Thursday, December 6, 2018

Cold rain returns, but let's talk about frozen precip potential

Below-average temperatures will continue to hold onto the Mid-South over the next several days with highs remaining in the lower to mid 40s and overnight lows in the mid 30s. The next few days will be characterized by scattered showers throughout the day, continuing into this weekend. There are some concerns about frozen precipitation Saturday night into Sunday morning, but more on this later.

Overall, expect areas near and south of the metro area to receive more precipitation over the next few days with decreasing precipitation as you move northward. Some areas could see up to 2 to 3 inches of precipitation over the next few days (yes this is the rain-only form).

The 72-hour precipitation map from the Weather Prediction Center has areas around the Mid-South receiving 2 to 3 inches of precipitation between now and Sunday morning with others receiving closer to an inch. (Pivotal Weather)


We will continue our downward trend in temperatures today with highs only expected to reach 46. Cloudy skies will remain overhead as we prepare for scattered showers that will arrive by evening. Breezy winds around 10 mph could make things feel even colder at times today. Be sure to bundle up before heading out the door and you may want to grab the umbrella for this afternoon and evening.

The HRRR model loop shows scattered showers increasing in coverage this afternoon into this evening. These scattered showers will continue into tomorrow. (WeatherBell)

Friday & Saturday

We will end this week with some pretty chilly and dreary conditions. Showers will begin to increase throughout the day Friday, continuing into the overnight hours Friday and into Saturday. Rain on both days will be a very cold rain, so keeping an umbrella handy will be ideal. 

The high-res NAM model from early Friday through Saturday evening shows scattered, mainly light, showers on Friday with continuous rain through most of the day Saturday. (Tropical Tidbits)

Temperatures will stay just warm enough throughout both days that wintry precipitation is not a concern. Highs both days will be in the low 40s with overnight lows in the mid 30s, so temperatures will not vary too much through the day. 


Showers will continue through the early morning hours on Sunday and could *potentially* turn into light snow or freezing rain. The biggest concern with Sunday's forecast is where our temperatures will be. If surface temperatures can cool enough, then we could see some freezing rain. Temperatures just aloft will also be borderline for the potential for some light snow. It appears right now that there is a slightly better chance for light snow mixing with rain than freezing rain.  It will remain cold on Sunday, with most of the day spent in the 30s.

GFS model loop from late Saturday through mid-day Sunday shows a very small window of opportunity for frozen precipitation early on Sunday. Regardless, any precipitation should begin to move out by the afternoon hours on Sunday. (Tropical Tidbits)
Those to the north of the metro area have the greatest chance of seeing freezing precipitation from Saturday into Sunday, as surface temperatures will be colder the farther north you move. If you have travel plans north of Memphis this weekend, keep that in mind.

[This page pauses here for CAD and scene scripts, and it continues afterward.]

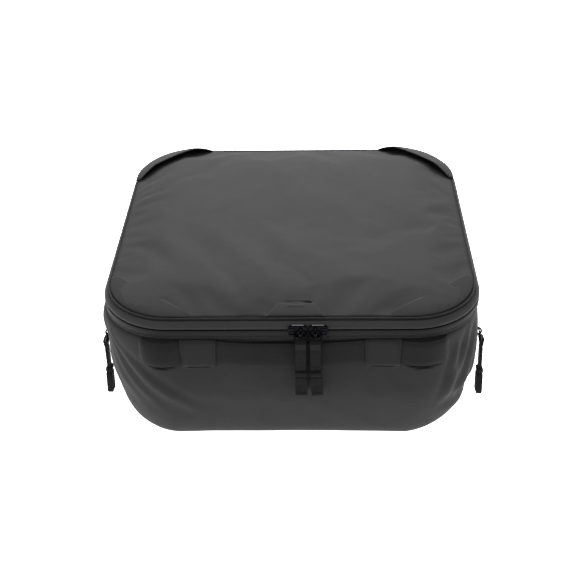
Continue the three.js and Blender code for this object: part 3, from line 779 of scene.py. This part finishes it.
# Each ripple on the lid runs from one place to another, as (x, y), with its width and height.
RIPPLES = [
    ((-88, -18), (-18, -114), 10, 1.3),
    ((-34, -20), (36, -112), 10, 1.2),
    ((8, -34), (62, -116), 9, 0.8),
    ((44, 0), (94, -86), 11, 0.6),
    ((-126, -44), (-70, -116), 10, 0.6),
    ((-60, 130), (-10, 78), 11, 0.7),
    ((70, 60), (130, 0), 13, 0.5),
    ((-168, 64), (-138, 80), 3.5, 1.0),
    ((-168, 52), (-140, 68), 3.5, 0.9),
    ((-170, 36), (-146, 48), 4.0, 0.7),
    ((168, 40), (140, 16), 5.0, 0.5),
]
RIPPLE_SHARE = 1.2


def lid_relief(x, y):
    deep = inside_by(x, y)
    hold = min(1.0, max(0.0, deep - SEAM_INSET) / 14)
    height = 0.8 * noise.noise(Vector((x, y, 7)) / 70) + 0.25 * noise.noise(Vector((x, y, 31)) / 22)
    height += RIPPLE_SHARE * sum(crease_height(x, y, *ripple) for ripple in RIPPLES)
    return height * hold


# %% [markdown]
# A panel made of rings would have all its columns crowd at the middle, so the panel is a plain square
# grid instead, clipped to the outline by moving its outermost points onto the seam.


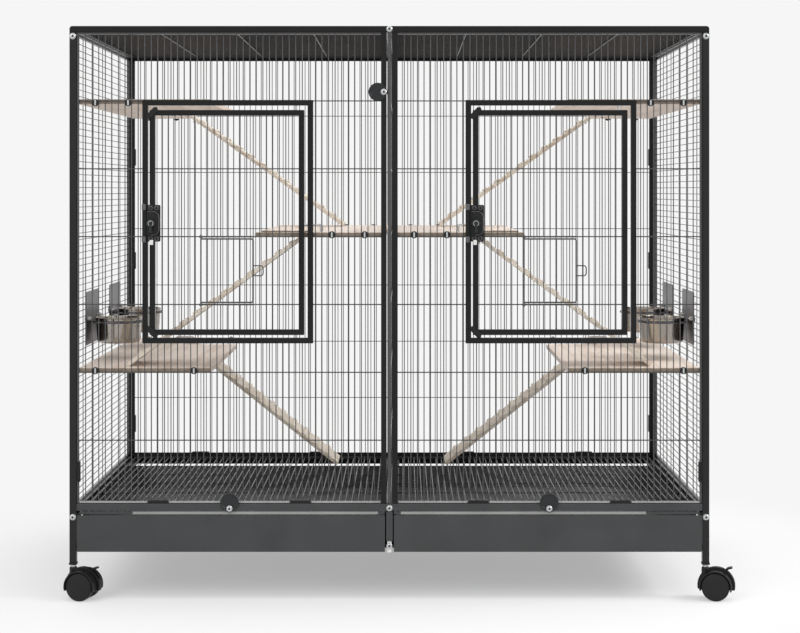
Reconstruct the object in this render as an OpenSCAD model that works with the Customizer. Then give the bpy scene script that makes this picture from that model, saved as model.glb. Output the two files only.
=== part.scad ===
/* [Overall size] */
// Width across the corner posts
cage_w = 1150; // [1140:1:1160]
// Depth across the corner posts
cage_d = 675; // [665:1:690]
// Height from the floor to the top of the roof rails
cage_h = 1030; // [1025:1:1045]

/* [Posts and rails] */
// Side of the square corner post
post_w = 12.5; // [12.2:0.1:13]
// Wall of the corner post tube
post_wall = 1.2; // [1:0.1:1.3]
// Height of the lower end of the posts above the floor
post_foot_z = 65.5; // [65:0.5:68]
// Height of the roof rails
roof_rail_h = 11; // [10.5:0.1:12]
// Radius of the rounded outer ends of the roof rails
roof_rail_round = 5; // [3:0.5:5]
// Width of the beam under the middle of the roof
roof_beam_w = 12.5; // [12:0.5:14]
// Height of the bottom of the back and side base rails
base_rail_z = 141; // [140:0.5:141.5]
// Height of the back and side base rails
base_rail_h = 20; // [19:0.5:21]
// Height of the bottom of the front base rail
front_rail_z = 157.5; // [157.5:0.1:158.5]
// Height of the front base rail
front_rail_h = 14; // [13.5:0.5:15]
// Width of the beam under the divider and of the post between the drawers
centre_beam_w = 12; // [11.5:0.1:12.5]
// Height of the low screws in the corner posts
low_screw_z = 147.5; // [147:0.5:150]
// Diameter of the head of a frame screw
screw_head_d = 11; // [10:0.2:11]
// Thickness of the head of a frame screw
screw_head_t = 3; // [2:0.2:4]
// Diameter of the shank of a frame screw
screw_d = 4.8; // [4:0.1:5]
// Length of the shank of a frame screw
screw_l = 9; // [7:0.5:9.5]

/* [Wire panels] */
// Diameter of the close-set wires
wire_d = 2.2; // [2:0.1:2.3]
// Diameter of the widely spaced cross wires
cross_d = 2.6; // [2.2:0.1:2.7]
// Number of gaps between upright wires in one bay
bay_gaps = 46; // [42:1:48]
// Number of gaps between the wires of a side panel
side_gaps = 71; // [65:1:75]
// Number of gaps between the wires of a roof panel
roof_gaps = 53; // [48:1:56]
// Height of the lowest cross wire
cross_z = 284.6; // [283:0.2:286]
// Spacing of the cross wires
cross_pitch = 122.2; // [121.8:0.1:122.6]
// Width of the thin border bars of a panel
border_w = 4; // [3.5:0.1:4.5]
// Depth of the thin border bars of a panel
border_t = 6; // [5.9:0.1:6.3]
// Width of the stiles beside the divider slot
stile_w = 10; // [9.5:0.1:10.5]
// Half of the divider slot between the stiles
slot_half = 5; // [4.6:0.1:5.2]
// Depth of the stiles and of the door bars
bar_t = 10; // [9.8:0.1:10.4]
// Distance of the upright wires behind the front face
wire_back = 5.9; // [5.7:0.1:6.1]

/* [Doors] */
// Width of the bars of a door and of its surround
bar_w = 10; // [9.5:0.1:10.5]
// Distance from the middle of the cage to the inner edge of a door surround
surround_in = 137; // [136:0.5:137.5]
// Distance from the middle of the cage to the outer edge of a door surround
surround_out = 444; // [443:0.5:446]
// Height of the bottom of the door surround
surround_z0 = 459.5; // [457:0.5:461]
// Height of the top of the door surround
surround_z1 = 897; // [895:0.5:899]
// Gap beside the latch edge of a door
latch_gap = 3; // [2.5:0.1:3.5]
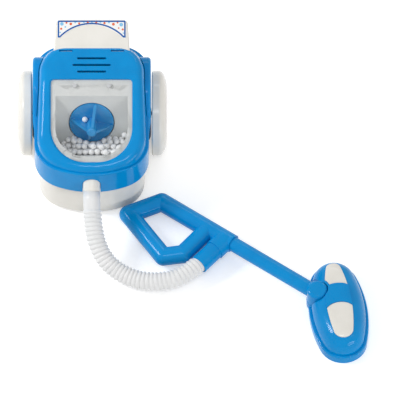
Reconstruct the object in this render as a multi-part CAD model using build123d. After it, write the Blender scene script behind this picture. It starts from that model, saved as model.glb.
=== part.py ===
from build123d import *
import os
from math import atan2, cos, degrees, hypot, pi, radians, sin, tan

# Toy vacuum cleaner: a wheeled body, a ribbed hose, a wand with a loop handle and a floor nozzle.
# Millimetres. X is to the right, Y to the back, Z up from the floor. The sizes are worked out about the
# point on the floor under the middle of the wheel axle, and place_all() moves everything to its origin.

# Body shells
WALL = 1.8
HALF_WIDTH = 41.2
FRONT_REACH = 70.5
REAR_REACH = 41.0
FRONT_BOW = 68.0
FRONT_CORNER = 25.0
REAR_CORNER = 22.0
BASE_INSET = 3.2
HOOD_INSET = 1.8
BASE_BOTTOM_Z = 1.6
BASE_FLOOR = 2.2
BASE_EDGE = 3.2
PARTING_Z = 34.5
SEAM_Z = 56.7
BAND_EDGE = 0.9
LEDGE = 2.0
LEDGE_REACH = 5.8

# Hood side outline: the window slope, the flat crown and the leaning back
LIP_Y = -63.4
LIP_Z = 62.0
BROW_Y = -7.2
BROW_Z = 86.4
CROWN_Y = 20.2
CROWN_Z = 87.2
BROW_BLEND = 22.0
HOOD_DRAFT = 5.0
HOOD_EDGE = 5.5
WINDOW_SLOPE = degrees(atan2(BROW_Z - LIP_Z, BROW_Y - LIP_Y))

# Fenders on the band beside the hood
FENDER_OUT = 42.5
HOOD_GAP = 0.3
FENDER_EDGE = 2.2
FENDER_FRONT = -30.0
FENDER_REAR = 29.0
FENDER_TOP_Z = 72.0
FENDER_CORNER = 9.0

# Vent and clip slots in the crown
VENT_WIDTH = 1.7
VENT_LENGTHS = (21.0, 27.6, 21.0)
VENT_PITCH = 5.6
VENT_MIDDLE_Y = 4.6
CLIP_SLOT_LENGTH = 9.6
CLIP_SLOT_WIDTH = 1.4
CLIP_SLOT_X = 18.6
CLIP_SLOT_Y = 16.6

# Window, clear cover and bead box
WINDOW_HALF = 29.2
WINDOW_LOW = 0.8
WINDOW_HIGH = 61.0
WINDOW_CORNER = 25.0
WINDOW_TOP_CORNER = 2.5
WINDOW_BEVEL = 1.3
COVER_THICK = 1.2
COVER_GAP = 0.25
FLANGE_MARGIN = 1.2
BOX_WALL = 1.5
CAVITY_HALF = 25.9
CAVITY_LOW = 5.1
CAVITY_HIGH = 51.2
CAVITY_CORNER = 21.0
BACK_WALL_LEAN = 25.7
BOX_FLOOR_Z = 40.0
BOX_FLOOR_LENGTH = 4.2
FRONT_WALL_SLOPE = 52.0
COVER_SCREW_X = 12.3
COVER_SCREW_V = 56.5

# Fan, its well in the back wall of the box, and the motor
FAN_Y = -27.3
FAN_RADIUS = 15.9
FAN_GAP = 0.7
FAN_PLATE = 1.6
FAN_HUB_HEIGHT = 15.0
FAN_HUB_ROOT = 3.9
FAN_HUB_TIP = 3.4
FAN_BLADES = 4
BLADE_THICK = 2.0
BLADE_TURN = -10.0
WELL_DEPTH = 4.2
SHAFT_RADIUS = 1.0
MOTOR_LENGTH = 25.0
MOTOR_RADIUS = 10.0
MOTOR_FLAT = 15.0
CLIP_THICK = 1.2
CLIP_WIDTH = 8.0

# Foam beads
BEAD_RADIUS = 2.3
BEAD_PITCH = 4.9
BEAD_SIDE_GAP = 0.3
# Each row of beads: its Y and Z, its sideways stagger, and where it starts on the left
BEAD_ROWS = ((-38.5, 43.2, 0.0, -30.0), (-36.4, 46.9, 0.5, -30.0), (-41.3, 46.9, 0.5, -30.0),
             (-34.2, 50.9, 0.0, -30.0), (-39.0, 50.9, 0.0, -30.0), (-43.9, 50.7, 0.0, -30.0),
             (-36.8, 54.9, 0.5, 12.0), (-41.5, 54.9, 0.5, 14.0))

# Wheels and axle
WHEEL_RADIUS = 30.6
WHEEL_WIDTH = 10.9
WHEEL_INNER_X = 43.1
WHEEL_WALL = 2.0
TREAD_FLAT = 5.0
SHOULDER_DROP = 13.0
AXLE_RADIUS = 1.5
AXLE_END_WALL = 2.5
RUNNING_GAP = 0.07
BOSS_RADIUS = 3.6
BOSS_END_X = 42.7
BOSS_START_X = 33.0

# Front roller
ROLLER_RADIUS = 7.0
ROLLER_WIDTH = 9.0
ROLLER_Y = -44.0
ROLLER_GAP = 1.0
ROLLER_PIN_RADIUS = 1.0

# Battery bay and door
BATTERY_RADIUS = 7.25
BATTERY_LENGTH = 49.3
BATTERY_NUB = 1.2
BATTERY_NUB_RADIUS = 2.7
BATTERY_PITCH = 15.0
BAY_MIDDLE_Y = 12.5
BAY_SIDE_GAP = 0.55
BAY_HEADROOM = 0.9
BAY_WALL = 1.6
BAY_END_WALL = 3.6
CONTACT_THICK = 0.5
CONTACT_SPRING = 1.85
DOOR_OVERLAP = 1.6
DOOR_THICK = 2.0
DOOR_GAP = 0.25
DOOR_TONGUE_HALF = 6.0
DOOR_TONGUE = 8.5
DOOR_SCREW_REACH = 1.6
HINGE_PIN_RADIUS = 0.7
HINGE_PIN_REACH = 2.0

# Screws and posts
POST_GAP = 2.6
POST_YS = (-34.0, 20.0)
POST_RADIUS = 2.9
BASE_POST_RADIUS = 3.6
SCREW_RADIUS = 1.3
SCREW_BORE = 1.45
SCREW_HEAD_RADIUS = 2.5
SCREW_HEAD = 1.8
SCREW_HEAD_Z = 26.0
BAND_POST_TOP_Z = 48.0
SCREW_TIP_Z = 56.0

# Power switch in the rear wall of the base
SWITCH_X = 9.5
SWITCH_Z = 28.2
SWITCH_TRAVEL = 4.0
SWITCH_KNOB = 4.4
SWITCH_SLOT_HEIGHT = 3.6
SWITCH_BODY = (16.0, 5.8, 7.0)

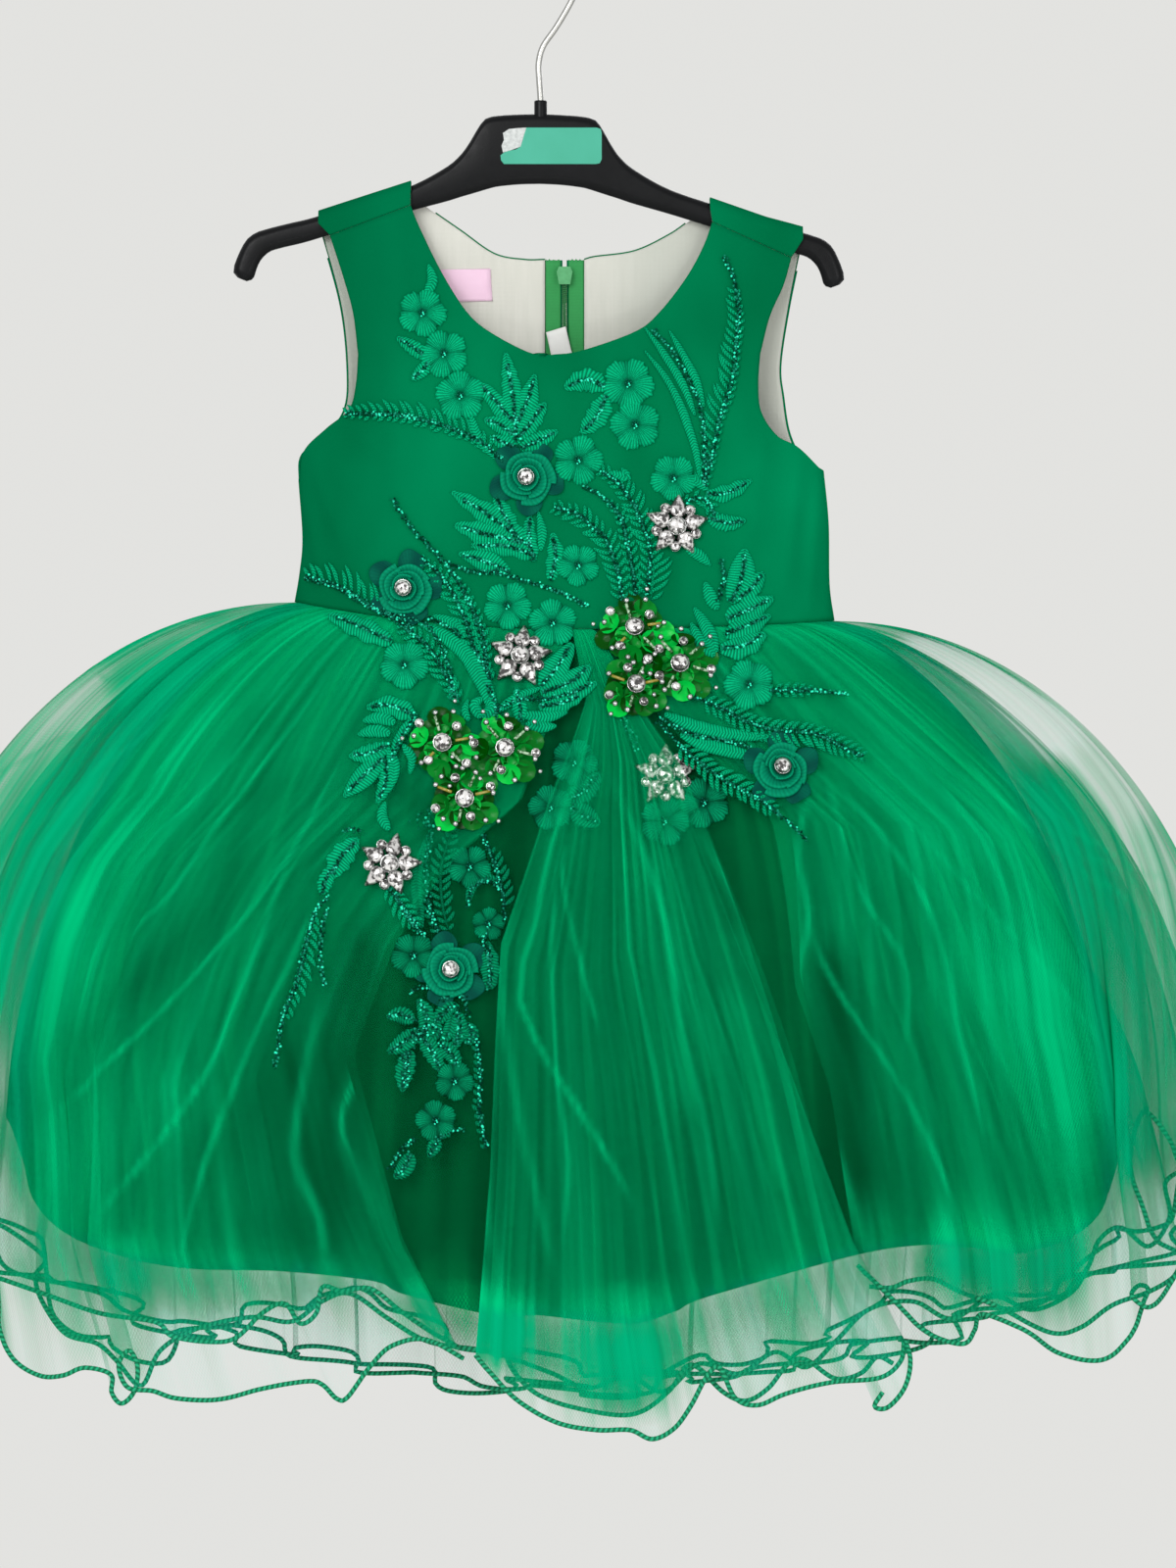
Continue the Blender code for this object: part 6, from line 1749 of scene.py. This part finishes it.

Greatest chance of seeing any type of wintry mix and snow appears to be north of I-40. Chances increase the farther north of the metro area you move. (NOAA/NWS)

This is an evolving forecast that will need to be monitored over the next few days. For latest trends and thinking, be sure to check out our social media accounts (linked below) and the MWN forecast online and on our app.

Next Week

Things will remain around to slightly below average early next week. For those curious, around this time of year our "average" high temperatures is in the low 50s with our "average" low temperature in the mid 30s.

Later next week, we will begin to warm slightly with highs nearing the upper 40s to lower 50s. Overnight lows will be in the low to mid 30s. This will leave us right around that average category. Through the first half of next week, we should remain dry with plenty of sunshine for all. 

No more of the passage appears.